Eighty-two-year-old Eloise sits in her nursing home room with Stage Six Alzheimer’s. She remembers her name but frequently doesn’t recognize her granddaughter. She is sweet and kind to all the nurses and has a special impact on them, although they appear in her room every morning as strangers. It is easy for them to be patient with Eloise; other Alzheimer’s patients sometimes act stubborn and cantankerous. In spite of losing her memory and spending most of her time alone, she is happy because she looks out her window and sees a tree.
Until a few years ago, Eloise was an accomplished landscape artist, and one of her specialties was painting trees. Once she had an extraordinary gift; now she is handed a crayon and draws lines like a two-year-old—lines that possibly represent tree trunks and branches.

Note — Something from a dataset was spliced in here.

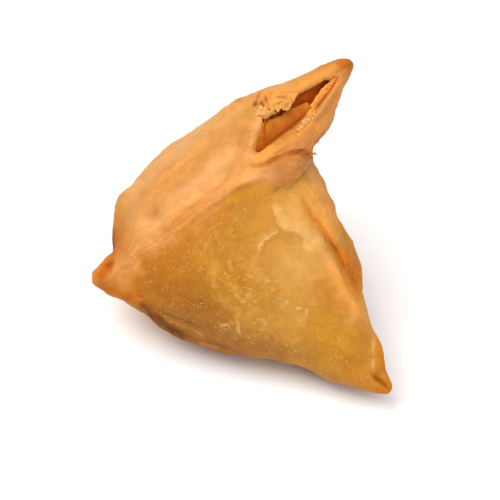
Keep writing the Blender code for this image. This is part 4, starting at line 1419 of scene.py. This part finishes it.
@dataclass(frozen=True)
class Flake:
    """A torn piece of thin dough, stretched between an upper and a lower line of the panel frame, in mm.

    It is ragged at its top and its foot, and made from a grid of rows and columns. Its fries are those of its
    foot, its top and its mottling; the tongue's darker foot is painted shade under the lower lip.
    """

    name: str
    upper: tuple[Spot, ...]
    lower: tuple[Spot, ...]
    thickness: float
    bulge: float
    ragged: tuple[float, float]
    wrinkle: float
    seed: int
    fries: tuple[Fry, Fry, Fry]
    grid: tuple[int, int] = (40, 70)
    arcs: tuple[Fold, ...] = ()
    nick_sizes: tuple[float, float] = (0.45, 1.5)
    small_nick: float = 0.6
    crease_sizes: tuple[float, float] = (1.1, 0.5)
    crease_run: Spot = (1.0, 1.0, 3.0)
    small_crease: float = 0.5
    mottle_size: float = 1.3
    mottle: float = 0.25

    def line(self, places: tuple[Spot, ...]) -> Points:
        """Draws a smooth line.

        Args:
            places: What it goes through, as across, up and out.

        Returns:
            One point for each column.
        """
        columns = self.grid[1]
        flat = SkinLine(tuple(p[:2] for p in places)).fine(columns)
        known = np.linspace(0, 1, len(places))
        return np.column_stack([flat, np.interp(np.linspace(0, 1, columns), known, [p[2] for p in places])])

    def build(self, panel: PanelFrame, material: Material) -> Object:
        """Shapes a grid into the flake and gives it its thickness.

        Args:
            panel: The panel frame.
            material: The crust's finish.

        Returns:
            The flake.
        """
        rows, columns = self.grid
        bpy.ops.object.select_all(action="DESELECT")
        bpy.ops.mesh.primitive_grid_add(x_subdivisions=columns - 1, y_subdivisions=rows - 1, size=1)
        obj = bpy.context.object
        obj.name = self.name
        write_points(obj.data, panel.to_row(self.shape(read_points(obj.data))))
        obj.data.materials.append(material)
        apply(obj, "SOLIDIFY", thickness=self.thickness * MM, offset=-1.0)
        bpy.ops.object.mode_set(mode="EDIT")
        bpy.ops.mesh.select_all(action="SELECT")
        bpy.ops.mesh.normals_make_consistent(inside=False)
        bpy.ops.object.mode_set(mode="OBJECT")
        obj.data.shade_smooth()
        self.brown(obj, panel)
        return obj

    def shape(self, flat: Points) -> Points:
        """Stretches a flat grid between the two lines, with torn edges, a bulge and wrinkles.

        Args:
            flat: The points of a grid 1 wide and 1 high, round the origin.

        Returns:
            Their places in the panel frame.
        """
        across = flat[:, 1] + 0.5
        column = np.rint((flat[:, 0] + 0.5) * (self.grid[1] - 1)).astype(int)
        top, foot = self.line(self.upper)[column], self.line(self.lower)[column]
        width = np.linalg.norm(top - foot, axis=1)
        nick_top, nick_foot = self.nicks(top, self.seed), self.nicks(foot, self.seed + 2)
        share = across * (1 + self.ragged[0] * nick_top / width)
        share = share + (1 - across) * self.ragged[1] * nick_foot / width
        place = foot + (top - foot) * share[:, None]
        large, small = self.crease_sizes
        creases = Lumps(large, self.seed + 4, self.crease_run).at(place)
        creases += self.small_crease * Lumps(small, self.seed + 5).at(place)
        place[:, 2] += self.bulge * 4 * across * (1 - across) + self.wrinkle * creases
        place[:, 2] += sum((arc.height(place[:, :2], creases) for arc in self.arcs), np.zeros(len(place)))
        return place

    def nicks(self, edge: Points, seed: int) -> Points:
        """The small and the large nicks of a torn edge."""
        small, large = self.nick_sizes
        return self.small_nick * Lumps(small, seed).at(edge) + Lumps(large, seed + 1).at(edge)

    def brown(self, obj: Object, panel: PanelFrame) -> None:
        """Colours the flake from its foot to its top; the tongue's darker foot is painted shade.

        Args:
            obj: The flake.
            panel: The panel frame.
        """
        place = panel.to_panel(read_points(obj.data))
        top, foot = self.line(self.upper), self.line(self.lower)
        middle = (top + foot) / 2
        nearest = np.array([np.argmin(((middle - p) ** 2).sum(1)) for p in place])
        span = top[nearest] - foot[nearest]
        height = np.clip(((place - foot[nearest]) * span).sum(1) / (span**2).sum(1), 0, 1)
        foot_fry, top_fry, mottle_fry = (fry.colour for fry in self.fries)
        colour = blend_rows(foot_fry, top_fry, soft_step(height, 0.0, 1.0))
        mottled = self.mottle * (1 + Lumps(self.mottle_size, self.seed).at(place))
        write_colour_and_marks(obj.data, blend_rows(colour, mottle_fry, mottled), {})


@dataclass(frozen=True)
class Crumbs:
    """Loose crumbs of crust, as thick as sown along a line, in mm."""

    name: str
    places: Route
    count: int
    spread: float
    size: float
    sink: float
    seed: int
    sizes: tuple[float, float] = (0.5, 1.5)
    squash: Spot = (1.3, 0.9, 0.55)
    tilt: float = 0.7
    spin: float = 6.3
    knobs: float = 0.3
    knob_size: float = 0.8
    crisp_size: float = 0.9
    drop: float = 60.0

    def build(self, panel: PanelFrame, skin: Object, material: Material) -> Object:
        """Models one crumb, copies it along the line and joins the copies.

        Args:
            panel: The panel frame.
            skin: The crust that they lie on.
            material: Their finish.

        Returns:
            The crumbs as one object.
        """
        bpy.ops.object.select_all(action="DESELECT")
        bpy.ops.mesh.primitive_ico_sphere_add(subdivisions=2, radius=1.0)
        first = bpy.context.object
        first.name = self.name
        ball = read_points(first.data)
        surface = BVHTree.FromObject(skin, bpy.context.evaluated_depsgraph_get())
        rng = np.random.default_rng(self.seed)
        spots = SkinLine(self.places).fine(SCATTER)[rng.integers(0, SCATTER, self.count)]
        spots = spots + rng.normal(0, self.spread, spots.shape)
        copies = []
        for n, (across, up) in enumerate(spots):
            start = panel.to_row(np.array([across, up, self.drop]))[0]
            hit = surface.ray_cast(Vector(start), -panel.outward())[0]
            if hit is None:
                continue
            copy = first.copy()
            copy.data = first.data.copy()
            bpy.context.scene.collection.objects.link(copy)
            size = self.size * rng.uniform(*self.sizes, 3) * np.array(self.squash)
            knobbly = ball * (1 + self.knobs * Lumps(self.knob_size, self.seed + n).at(ball + n))[:, None]
            tilt = rng.uniform(-self.tilt, self.tilt, 3) + np.array([0, 0, rng.uniform(0, self.spin)])
            deep = panel.to_panel(np.array(hit))[0] - np.array([0, 0, self.sink])
            turn = np.array(Euler(tilt).to_matrix())
            write_points(copy.data, panel.to_row((knobbly * size) @ turn.T + deep))
            copies.append(copy)
        bpy.data.objects.remove(first)
        select_only(*copies)
        bpy.ops.object.join()
        obj = bpy.context.object
        obj.name = self.name
        obj.data.materials.append(material)
        obj.data.shade_smooth()
        self.brown(obj.data, panel)
        return obj

    def brown(self, mesh: Mesh, panel: PanelFrame) -> None:
        """Colours the crumbs, pale where they are crisp and dry all over.

        Args:
            mesh: The crumbs' mesh.
            panel: The panel frame.
        """
        crisp = 0.5 + 0.5 * Lumps(self.crisp_size, self.seed).at(panel.to_panel(read_points(mesh)))
        colour = np.tile(Fry.GLOWING.colour, (len(crisp), 1))
        write_colour_and_marks(mesh, blend_rows(colour, Fry.CREAM.colour, crisp), {Mark.DRY: np.ones(len(crisp))})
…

I share her appreciation of trees. Growing up on a farm in upstate New York, I spent a good deal of time climbing trees and wandering among them, admiring God’s artistry. In the pasture across the road from our home, there was one especially majestic tree. One day my father explained that its symmetry was a mirror image of its underground root system. If there had been an impediment to the development of the roots, it would have been reflected in the part of the tree that was visible above the ground. The tree was beautiful because it had a well-functioning root system.

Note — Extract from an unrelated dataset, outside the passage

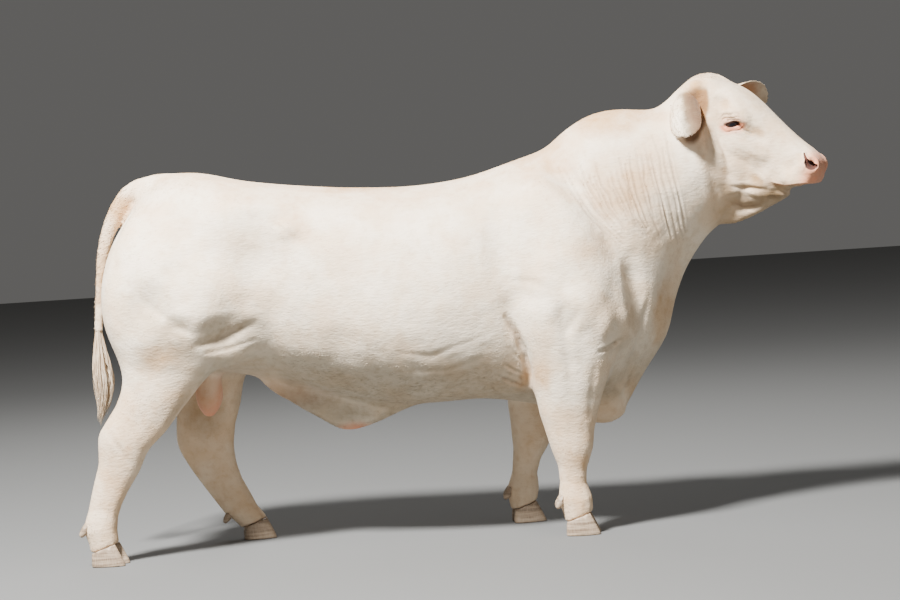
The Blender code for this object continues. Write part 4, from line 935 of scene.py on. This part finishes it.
def tint_ears(marks, at, out):
    """Tan and pink in the ears' cups, painted shade on the near ear's back, and a tan strip of painted light
    shining through its thin front edge.
    """
    for root, tip, opening in EARS.values():
        gap, along = line_gap(at, (root, tip))
        ear = step(0.10, 0.22, along) * step(0.090, 0.072, gap)
        open_share = out @ unit(np.array(opening))
        inner = ear * step(0.05, 0.45, open_share) * step(0.085, 0.055, gap)
        hollow = inner * spot(at, 0.55 * np.array(root) + 0.45 * np.array(tip), (0.11,) * 3) ** 0.5
        marks.add("tan", 0.9 * hollow)
        marks.add("pink", 0.5 * hollow)
        back = ear * step(0.1, -0.3, open_share)
        if root[1] < 0:
            blot = 0.012 * grain(at, 0.03, SEED + 61)
            ahead = (at - root)[:, 0]
            # Painted shade on the part of the near ear's back turned from the light
            marks.add("shade", 0.95 * back * step(-0.040, 0.004, ahead + blot))
            # Painted light shining through the thin front edge
            marks.add("tan", 0.9 * (back * step(0.034, 0.044, ahead) * step(0.62, 0.45, along)))
            # Deeper painted shade on the same part of the back
            marks.add("dark", 0.55 * back * step(-0.030, 0.020, ahead + blot))
        marks.add("tan", 0.45 * spot(at, root, (0.06,) * 3))


def tint_eyes(marks, at, out, face):
    """Pink lids with dark edges, deeper on top as painted shade, painted shade on the upper lid's fold, and
    the dark streak of the tears with tan beside it.
    """
    for side in SIDES:
        local = in_eye(at, side)
        share, up, near = slit_share(local), local[:, 1], np.abs(local[:, 2]) < 0.04
        marks.add("pink", step(3.2, 1.5, share) * near * face * (0.30 + 0.70 * step(0.004, -0.004, up)))
        # The lids' dark rims, made deeper along the top as painted shade
        edge = step(1.22, 1.05, share) * (0.55 + 0.45 * step(-0.004, 0.004, up))
        # Painted shade on the upper lid's fold over the slit
        over = step(1.60, 1.15, share) * step(0.0, 0.005, up)
        marks.add("dark", np.maximum(0.95 * edge, 0.70 * over) * near * face)
        mirror = np.array((1.0, -side, 1.0))
        way = np.array(FACE_WAY) * mirror
        streak, along = seen_gap(at, TEAR_LINE, way, mirror)
        here = face * facing(out, way, 0.0, 0.3)
        marks.add("dark", 0.9 * groove(streak, 0.0042 - 0.0020 * along) * (1.0 - 0.6 * along) * here)
        marks.add("tan", 0.45 * groove(streak - 0.006, 0.006) * here)


def tint(skin):
    """The coat's markings: tan and pink skin, and painted shade, grey in hollows and beneath, dark in
    creases and nostrils.
    """
    at, out, face = skin.at, skin.out, on_face(skin.at)
    marks = Marks((name, np.zeros(len(at))) for name in ("tan", "pink", "shade", "dark"))
    tint_body(marks, at, out)
    tint_face(marks, skin, face)
    tint_ears(marks, at, out)
    tint_eyes(marks, at, out, face)
    # Painted shade in the creases
    marks.add("dark", 0.42 * skin.crease_shade)
    # Painted shade inside the nostrils
    marks.add("dark", skin.hole)
    skin.marks = marks


def keep_marks(mesh, marks):
    for name, values in marks.items():
        layer = mesh.attributes.new(name, "FLOAT", "POINT")
        layer.data.foreach_set("value", np.clip(values, 0.0, 1.0).astype(np.float32))


class Nodes:
    """A new material, and short calls for its nodes."""

    def __init__(self, name):
        self.material = bpy.data.materials.new(name)
        self.material.use_nodes = True
        self.nodes, self.links = self.material.node_tree.nodes, self.material.node_tree.links

    def wire(self, value, socket):
        if isinstance(value, bpy.types.NodeSocket):
            self.links.new(value, socket)
        elif socket.type == "RGBA":
            socket.default_value = (*value, 1.0)
        else:
            socket.default_value = value

    def new(self, kind, output, inputs, **settings):
        """The output of a new node, its inputs given as values or as other nodes' outputs."""
        node = self.nodes.new("ShaderNode" + kind)
        for name, value in settings.items():
            setattr(node, name, value)
        for name, value in inputs.items():
            self.wire(value, node.inputs[name])
        return node.outputs[output]

    def mark(self, name):
        return self.new("Attribute", "Fac", {}, attribute_name=name)

    def place(self):
        return self.new("TexCoord", "Object", {})

    def turned(self, vector, scale, turn=(0.0, 0.0, 0.0)):
        return self.new("Mapping", "Vector", {"Vector": vector, "Rotation": turn, "Scale": scale})

    def noise(self, vector, scale, detail=2.0, rough=0.5):
        inputs = {"Vector": vector, "Scale": scale, "Detail": detail, "Roughness": rough}
        return self.new("TexNoise", "Fac", inputs)

    def math(self, operation, *values):
        return self.new("Math", "Value", dict(enumerate(values)), operation=operation)

    def ranged(self, *values):
        """A value from one range, given by its ends, brought smoothly to 0 to 1 or to two further ends."""
        return self.new("MapRange", "Result", dict(enumerate(values)), interpolation_type="SMOOTHSTEP")

    def mixed(self, share, first, second):
        return self.new("Mix", 2, {0: share, 6: first, 7: second}, data_type="RGBA")

    def bump(self, height, distance, **normal):
        return self.new("Bump", "Normal", {"Height": height, "Distance": distance, **normal})

    def shaded(self, inputs):
        """The material, with its shader's inputs given by name."""
        shader = next(node for node in self.nodes if node.type == "BSDF_PRINCIPLED")
        for name, value in inputs.items():
            self.wire(value, shader.inputs[name])
        return self.material


def coat_colour(made):
    """Cream with soft mottling, and the marks over it, among them painted shade."""
    place = made.place()
    wide = made.noise(place, 7.0, 3.0, 0.55)
    small = made.noise(place, 34.0, 3.0, 0.6)
    colour = made.mixed(made.ranged(wide, 0.38, 0.66), CREAM, CREAM_DEEP)
    colour = made.mixed(made.math("MULTIPLY", made.ranged(small, 0.45, 0.75), 0.35), colour, BEIGE)
    flecks = made.math("MULTIPLY_ADD", small, 0.9, -0.35)
    for name, (tone, gain) in MARK_TONES.items():
        share = made.math("MULTIPLY", made.mark(name), gain)
        broken = made.math("MULTIPLY_ADD", made.math("MULTIPLY", share, flecks), 0.8, share)
        colour = made.mixed(broken, colour, tone)
    return colour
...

I have often thought about how trees parallel our lives. We go through cycles much like the seasons—bright new beginnings, like springtime’s pale green buds; flourishing times, like summer’s lush and gorgeous trees; resplendent times, like autumn trees flamboyant with color; and bleak times, like the stark beauty of branches shrouded by winter’s snow, which will eventually give way to spring and new life again.
We too need an invisible system of roots in the spiritual realm. Our connection with God is what feeds us and helps us to bear fruit in our lives. He nurtures us while we’re green and growing and fruitful, helps us yield to the loss of our leaves in the fall, and keeps us alive within through seemingly endless winters, so we’ll bring forth the miracle of new buds in the spring. When our spirits are firmly rooted in God and we are nourished by His Word, it shows in the branches of our lives.
I can understand why Eloise seems content to sit and smile at her tree as she waits for the eternal spring—heaven. She has lived a full, rich, loving, fruitful life, firmly connected to God through her personal relationship with Jesus, so even as her memories fade and her communication skills fail, her deeply rooted love and faith sustain her.